3) The “martyr” confrontation

  • Rubin’s challenge: Asks Uygur, “Do you think Charlie wanted to be martyred? Yes or no?”
  • Uygur’s answer: “Of course not. What kind of question is that?”
  • Rubin’s audio clip: Plays an old video of Uygur referencing Kirk at a breakfast event (Rubin says Antifa accosted Kirk there). In the clip, Uygur says situations like that “allow for easy martyrdom” for “these guys,” and describes Kirk as smiling, thinking, “Yes, I’m now the victim.”
  • Uygur’s pushback: Calls it “totally out of context,” says he doesn’t even know what Rubin is talking about initially, then insists the comment was about rhetoric/words at that event, not about wanting to be killed. He becomes heated (“listen, brother… loser… Jesus Christ”), accusing Rubin of bad faith.

4) Piers tries to moderate

  • Piers’s reset: Notes “a massive loss on a human level” and praises Kirk’s commitment to debate.
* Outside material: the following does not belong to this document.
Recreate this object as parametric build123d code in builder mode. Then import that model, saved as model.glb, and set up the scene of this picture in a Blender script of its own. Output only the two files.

Emphasizes what a democratic society should be: ideas contested without violence.

5) Rubin’s personal note and the Trump/Nazi headlines

  • Personal relationship: Rubin shares he’s gay, married, and that he and his husband spoke amicably with Kirk and his wife about differences—including marriage—framing Kirk as civil and open to debate.
  • Pivot to Trump coverage: Rubin argues a broader media climate of hysteria on the left, reading TYT/TYT-adjacent video titles about Trump and Nazis:
    • “Trump cuts anti-Nazi program,” “Trump spreading Nazi propaganda,” “Nazis encouraged by Trump’s Charlottesville response,” “Trump defends Nazis (very fine people),” “Trump retweets a neo-Nazi again,” etc.
  • Rubin’s point: Says the “endless hysteria” primes people to do “crazy things.” Reiterates:
    • Only the murderer is directly responsible, but pretending the climate is symmetrical is “deeply dangerous.”
    • He calls for contrition before reconciliation—e.g., deleting inflammatory titles.
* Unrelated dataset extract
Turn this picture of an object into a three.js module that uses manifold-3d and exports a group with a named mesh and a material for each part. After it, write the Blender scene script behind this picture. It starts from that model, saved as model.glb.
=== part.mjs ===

6) Uygur’s counter: “You’re misleading and inciting”

  • Anger at frame: Uygur says Rubin is pretending reconciliation while stoking anger at him with misleading claims, “trying to get people to do violence” against him.
  • On the titles: Says “80% of those titles” weren’t him calling Trump a Nazi but about neo-Nazi reactions to Trump.
  • Charlottesville fight: Uygur insists Trump did say “very fine people on both sides.” Rubin replies that in the next sentence Trump condemned white supremacists—calling the “very fine people” line the “biggest hoax” narrative.
  • Uygur’s nuance: Says even if Trump meant non-Nazi statue supporters, he rejects praising people “in favor of the Confederacy” and a legacy of lynching—so he still finds the “both sides” framing unacceptable.
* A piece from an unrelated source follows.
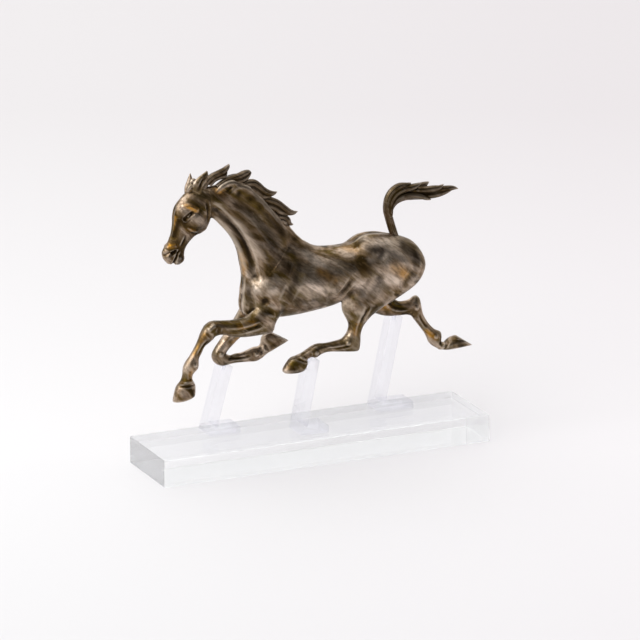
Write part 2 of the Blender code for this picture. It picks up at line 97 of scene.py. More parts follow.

7) Tone, tactics, and stakes

  • Rubin’s strategy: Contrasts reconciliation language with concrete receipts (headlines, clip, Trump-Nazi titles) to press Uygur for accountability and to argue the left’s rhetoric fuels radicalization.
  • Uygur’s stance: Denounces violence unequivocally, rejects being cast as an inciter, and argues Rubin is weaponizing out-of-context material to smear him and the left.
  • Piers’s role: Attempts to keep the exchange grounded in the human tragedy and in the democratic norm of argument over violence.

8) Core claims laid side-by-side

  • Rubin:
    • The post-liberal left misrepresents opponents, inflames hatred, and asymmetrically normalizes violent outcomes.
    • TYT headlines and Uygur’s past words about “martyrdom” feed a hostile climate.
    • The killer alone is culpable, but cultural blame is not evenly distributed.
  • Uygur:
    • He never called Trump a Nazi; many titles reflect neo-Nazi reactions to Trump, not TYT asserting “Trump is a Nazi.”
    • The “martyrdom” clip is old and context-specific (words at a breakfast fracas), not a wish for real-world harm.
    • Rubin’s approach is misleading, escalatory, and risks further violence.

9) What the segment reveals (from the transcript itself)

  • Competing narratives about responsibility: Both sides condemn the killing; they diverge on whether the broader media climate is symmetrical and who needs to show contrition.
  • Weaponized context: Audio snippets and video titles become ammunition—Rubin to argue escalation by the left; Uygur to argue misrepresentation.
  • Norm at stake: Piers and Rubin explicitly affirm debate > violence; Uygur does too, while warning against smear-driven escalation.

TL;DR of the exchange

  • Dave Rubin says the left’s misrepresentations and hysteria helped create a culture where opponents get dehumanized—and he plays an old clip of Cenk Uygur talking about “easy martyrdom” to prove a pattern.
  • Cenk Uygur says the clip is out of context, rejects any suggestion he wanted harm, insists TYT didn’t call Trump a Nazi, and accuses Rubin of stoking anger against him.
  • Piers Morgan tries to center the conversation on the human loss and the need to protect a democratic culture of argument without violence.

That’s what’s on the tape, point-by-point.